**Task description**
Return verbatim the inclusive range of lines running from the line that contains "# The saw leaves" to the line that contains "before = set(bpy.data.objects)". Omit every other line.
+ + + +
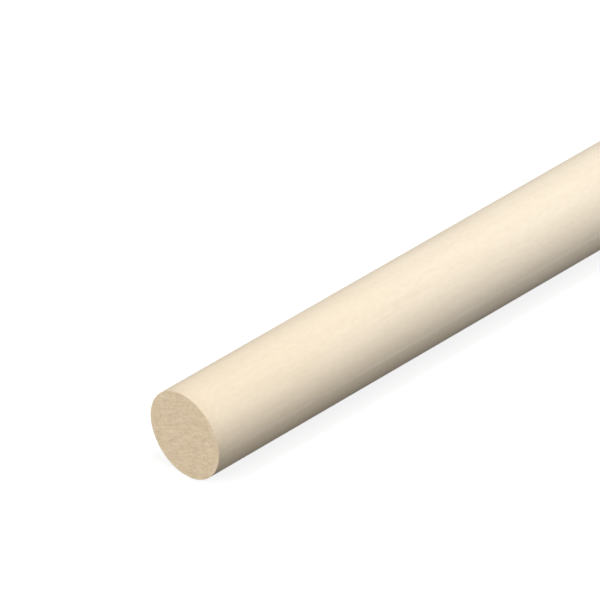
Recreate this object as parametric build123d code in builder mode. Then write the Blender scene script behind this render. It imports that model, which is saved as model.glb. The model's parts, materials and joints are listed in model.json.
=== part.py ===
from build123d import *
import os
from math import asin, degrees

# Round hardwood dowel rod, moulded from a planed square blank and sawn to a stock length.
# It lies along +X, with the centre of its near sawn end at the origin and the two
# witness strips facing +Y and -Y. Sizes are in millimetres.

rod_diameter = 25.0  # over the moulded round
rod_length = 900.0  # from sawn end to sawn end
witness_width = 1.1  # strip of the planed blank that neither moulding cutter reaches
arris_ease = 0.2  # rubbed off the sharp edge round each sawn end

# Each half-round cutter stops short of the blank's side by this angle.
rod_radius = rod_diameter / 2
cutter_stop = degrees(asin(witness_width / rod_diameter))
cutter_sweep = 180 - 2 * cutter_stop

# The rod. The upper and lower cutters each leave an arc a little under a half circle,
# and the planed side of the blank shows between them as a narrow flat strip.
with BuildPart() as dowel_rod:
    with BuildSketch(Plane.YZ):
        with BuildLine():
            upper_cut = CenterArc((0, 0), rod_radius, cutter_stop, cutter_sweep)
            lower_cut = CenterArc((0, 0), rod_radius, 180 + cutter_stop, cutter_sweep)
            Line(upper_cut @ 1, lower_cut @ 0)
            Line(lower_cut @ 1, upper_cut @ 0)
        make_face()
    extrude(amount=rod_length)

    # The saw leaves a sharp arris at both ends, rubbed down a little so that it doesn't splinter.
    sawn_ends = dowel_rod.faces().filter_by(Axis.X)
    chamfer(sawn_ends.edges(), length=arris_ease)

dowel_rod.part.label = "dowel_rod"

os.makedirs("parts", exist_ok=True)
export_step(dowel_rod.part, "parts/dowel_rod.step")
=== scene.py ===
import json
import math

import bpy
import numpy as np
from mathutils import Matrix, Vector, noise
from mathutils.geometry import delaunay_2d_cdt


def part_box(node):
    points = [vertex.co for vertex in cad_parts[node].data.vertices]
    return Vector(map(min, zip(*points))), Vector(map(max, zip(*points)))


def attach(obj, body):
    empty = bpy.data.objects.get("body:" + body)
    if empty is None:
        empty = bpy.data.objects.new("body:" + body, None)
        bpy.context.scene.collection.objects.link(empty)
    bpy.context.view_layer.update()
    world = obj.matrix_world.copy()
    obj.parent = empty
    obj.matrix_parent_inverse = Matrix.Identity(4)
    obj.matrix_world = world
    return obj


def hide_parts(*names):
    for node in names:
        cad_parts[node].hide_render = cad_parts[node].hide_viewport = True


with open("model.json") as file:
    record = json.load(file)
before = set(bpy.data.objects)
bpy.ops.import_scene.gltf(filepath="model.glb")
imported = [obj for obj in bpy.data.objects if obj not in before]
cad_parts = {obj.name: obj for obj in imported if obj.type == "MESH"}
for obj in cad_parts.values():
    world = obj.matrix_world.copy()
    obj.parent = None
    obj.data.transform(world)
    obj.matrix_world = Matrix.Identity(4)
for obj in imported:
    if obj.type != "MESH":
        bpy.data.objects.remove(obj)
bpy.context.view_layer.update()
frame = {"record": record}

# The rod's form
# One length of pale, fine-grained hardwood, run through a moulder from a planed square
# blank. Each of two cutters rounds a little under half of it, so a narrow strip of the
# blank's planed side is left along each side. The ends are sawn square and rubbed down.
near_corner, far_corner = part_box("dowel_rod")
barrel = next(mount for mount in frame["record"]["mounts"] if mount["name"] == "barrel")
rod_length = far_corner.x - near_corner.x
rod_radius = barrel["dims"]["r_mm"] / 1000  # in metres, as every size is unless a comment says otherwise
half_across_strips = far_corner.y
arris = barrel["pos_m"][0] / 2  # rubbed round, so it takes off less than the frame's flat bevel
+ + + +
**Exercise answer**
    # The saw leaves a sharp arris at both ends, rubbed down a little so that it doesn't splinter.
    sawn_ends = dowel_rod.faces().filter_by(Axis.X)
    chamfer(sawn_ends.edges(), length=arris_ease)

dowel_rod.part.label = "dowel_rod"

os.makedirs("parts", exist_ok=True)
export_step(dowel_rod.part, "parts/dowel_rod.step")
=== scene.py ===
import json
import math

import bpy
import numpy as np
from mathutils import Matrix, Vector, noise
from mathutils.geometry import delaunay_2d_cdt


def part_box(node):
    points = [vertex.co for vertex in cad_parts[node].data.vertices]
    return Vector(map(min, zip(*points))), Vector(map(max, zip(*points)))


def attach(obj, body):
    empty = bpy.data.objects.get("body:" + body)
    if empty is None:
        empty = bpy.data.objects.new("body:" + body, None)
        bpy.context.scene.collection.objects.link(empty)
    bpy.context.view_layer.update()
    world = obj.matrix_world.copy()
    obj.parent = empty
    obj.matrix_parent_inverse = Matrix.Identity(4)
    obj.matrix_world = world
    return obj


def hide_parts(*names):
    for node in names:
        cad_parts[node].hide_render = cad_parts[node].hide_viewport = True


with open("model.json") as file:
    record = json.load(file)
before = set(bpy.data.objects)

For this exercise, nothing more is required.